Бесспорно, нельзя категорично связывать широкие пространства только с русской поэтической КМ, а локальные – с белорусской. В конкретных идиостилях та или иная из перечисленных локативных сфер выступает в качестве основной, доминирующей. Так, одни поэты тяготеют к максимально широкому пространству, склонны к обзору действительности «с орбиты космического корабля» (из высказывания И.Науменко о поэзии А.Вознесенского). К таким поэтам можно отнести и белорусов Р.Бородулина, А.Рязанова и др. Другие обращаются к земной, непосредственно окружающей сфере бытия лирического «я» (Н.Рубцов, С.Соколов, Э.Асадов).

Отмечается и корреляция пространственных представлений с метафоричностью текстов. Так, идиостили, ориентированные на максимально широкие пространства, как правило, в гораздо большей степени метафоричны в сравнении с идиостилями локальных пространств. Это связано с активной эксплуатацией в них моделирующей функции метафоры, то есть функции создания новых концептов, что более актуально для выхода в не постигнутые человеческим разумом пределы, коими являются Природа, Бог, Создатель, Космос. Так, М.Эпштейн противопоставляет стили поэтов «метафорического» направления (Л.Мартынова, Р.Рождественского, А.Вознесенского и др.) стилям таких авторов, которых он называет «тихими» и «деревенскими» поэтами (Н.Рубцов, С.Соколов), структурирующими пространство преимущественно через концепт «малая родина» [14, с. 201]. Это, однако, не значит, что поэты типа Н.Рубцова, А.Пысина и др. не прибегают к метафоре, просто их метафорика несет иную, в сравнении с метафорикой противопоставленных им поэтов, прагматическую нагрузку, выполняя преимущественно эмоционально-экспрессивную, не концептуально-моделирующую, функцию.

Таким образом, пространственная модель мира, представленная в поэтических текстах русских и белорусских поэтов ХХ века, имеет глубокие истоки в области традиций мифопоэтики данных этносов, их истории, культуры, менталитета.

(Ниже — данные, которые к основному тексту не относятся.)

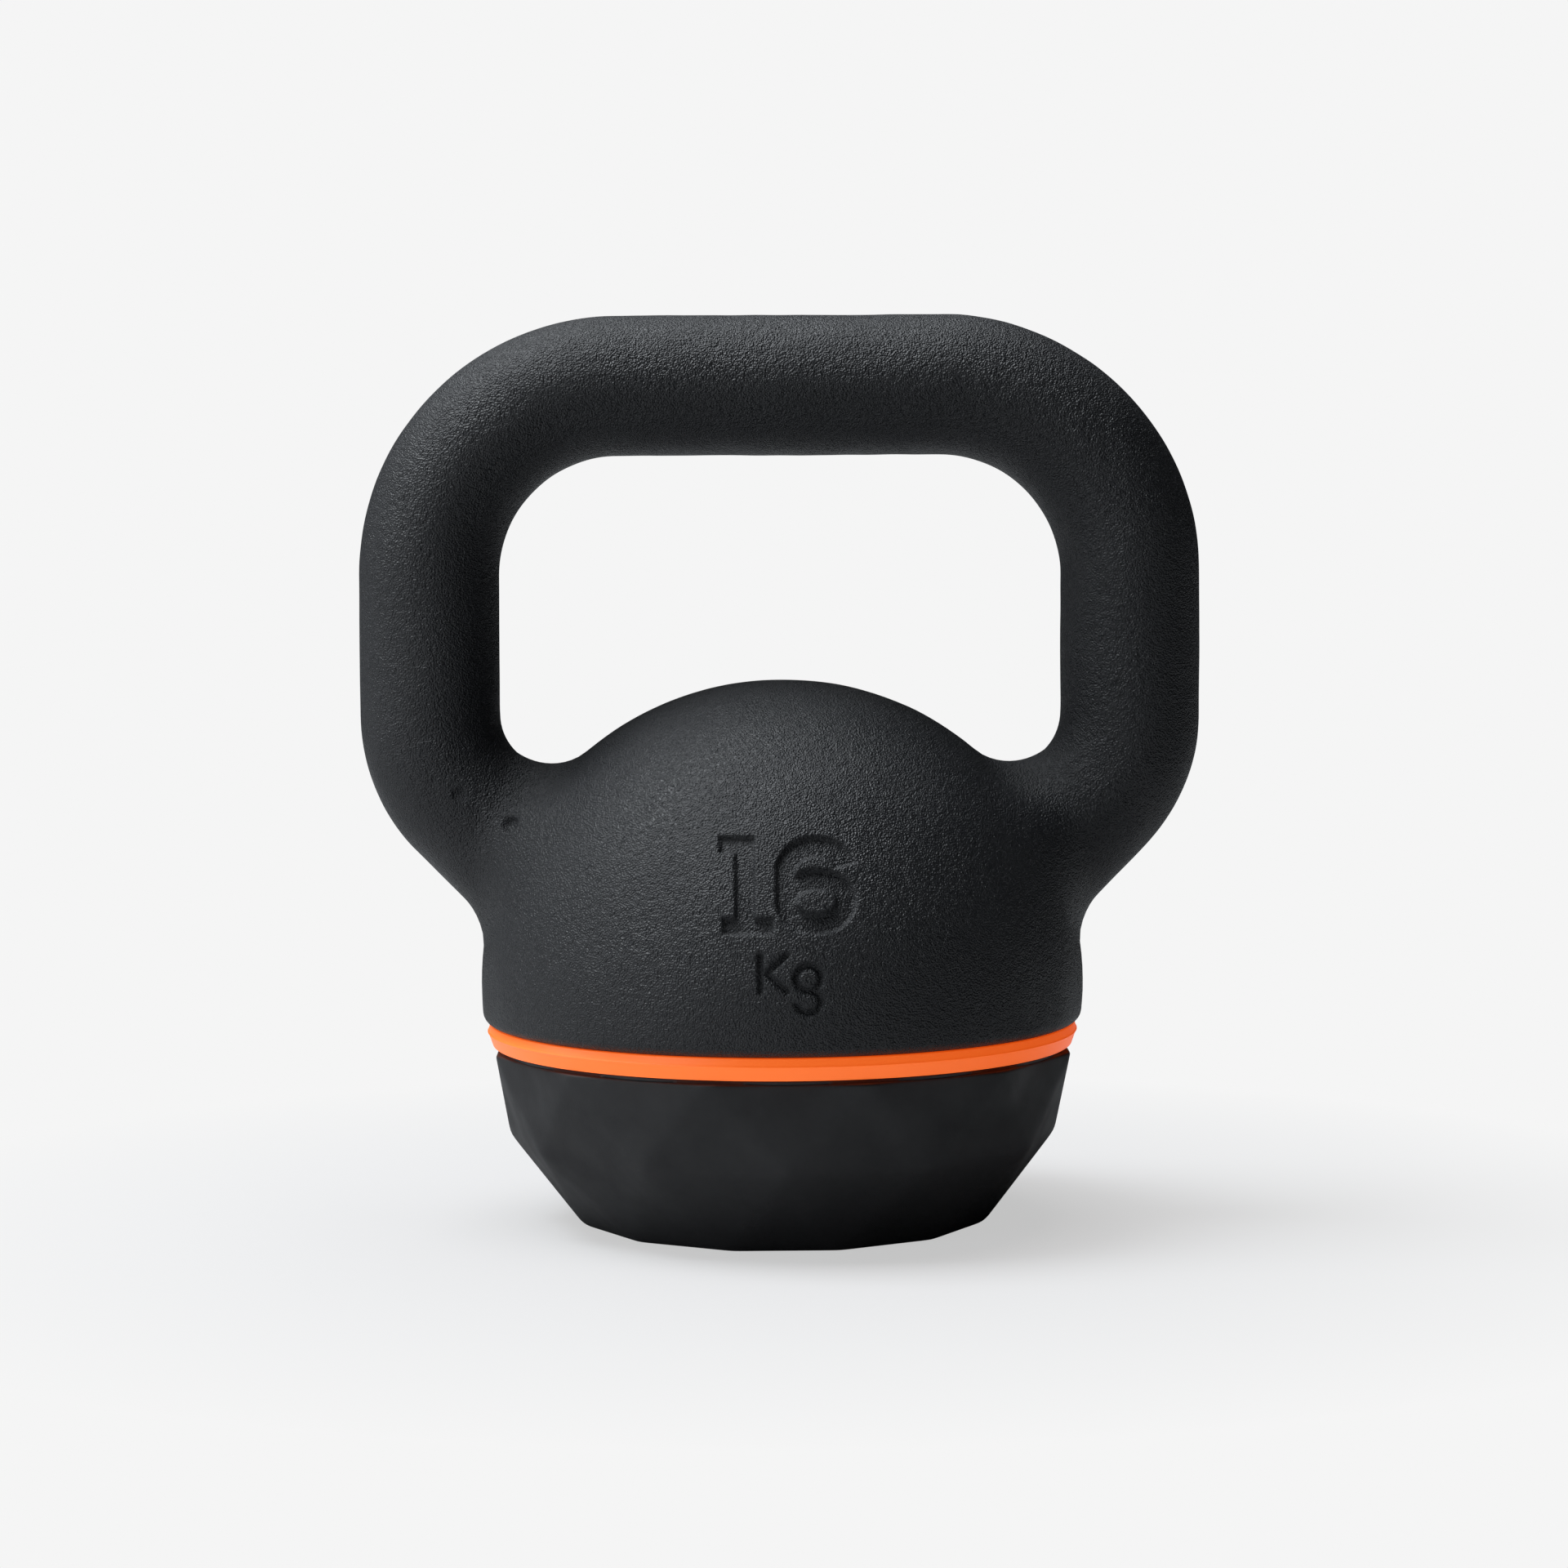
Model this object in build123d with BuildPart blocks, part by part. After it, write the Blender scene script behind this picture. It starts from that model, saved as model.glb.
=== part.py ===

В связи с этим возникают отличия как на уровне общего ассоциативно-мыслительного восприятия пространства представителями данных нацией, так и в части выбора ими языковых средств создания художественного пространства в поэтических текстах. В ходе исследования нами выявлены ключевые пространственные лексемы русской и белорусской поэзии, описаны их ассоциативные поля, раскрыта сущность двух принципов структурирования концепта «пространство» в русской и белорусской поэзии – метонимического и метафорического, рассмотрены ведущие тенденции структурирования концепта «пространство» русскими и белорусскими поэтами – расширение (у русских) и локализация (у белорусов).

Литература
  1. Карасик В.И., Слышкин Г.Г Лингвокультурный концепт как единица исследования // Методология когнитивной лингвистики. Воронеж: Изд-во Воронежского ун-та, 2001. С. 75-79.
  2. Лихачев Д.С. Концептосфера русского языка // Русская словесность. От теории словесности к структуре текста. Антология / Под ред. проф. В.П.Нерознака. М.: Academia, 1997. C. 280-287.
  3. Чернухина И.Я. Основы контрастивной поэтики. Воронеж: Изд-во Воронежского ун-та, 1990. 198 с.
  4. Лихачев Д.С. Поэтика древнерусской литературы. М., 1978. 359 с.
  5. Лотман Ю.М. Избранные статьи. Т.1: Статьи о семиотике и топологии культуры. Таллин, 1992. 479 с.
  6. Левонтина И.Б., Шмелев А.Д. Родные просторы // Логический анализ языка. Языки пространств. М., 2000. С. 50-58.
  7. Канюшкевiч М.I. Моўная карцiна свету беларуса (на матэрыяле мастацкiх параўнанняў) // Славянские народы и их культура в современном мире: Матер. междунар. науч. конф. Гомель: БелГУТ, 1996. С. 76-80.
  8. Чумак Л.Н. Синтаксис русского и белорусского языков в аспекте культурологии. Минск: БГУ, 1997. 196 с.
  9. Эпштейн М. «Природа, мир, тайник вселенной...»: Система пейзажных образов в русской поэзии. М.: Высш. шк., 1990. 304 с.
  10. Колесникова В.П. Лексика темы «Родина» в русской поэзии // Русский язык в школе. 1990. № 5. С. 50-54.
  11. Кураш С.Б. Метафора и ее пределы: микроконтекст – текст – интертекст. Мозырь: МГПИ, 2001. 121 с.
  12. Ермакова О.П. Пространственные метафоры в русском языке // Логический анализ языка. Языки пространств. М., 2000. С. 289-298.
  13. Маслова В.А. Преданья старины глубокой в зеркале языка. Минск: Пейто, 1997. 125 с.
  14. Эпштейн М. Концепты... Метаболы... О новых течениях в поэзии // Октябрь. 1998. №4. С. 194-203.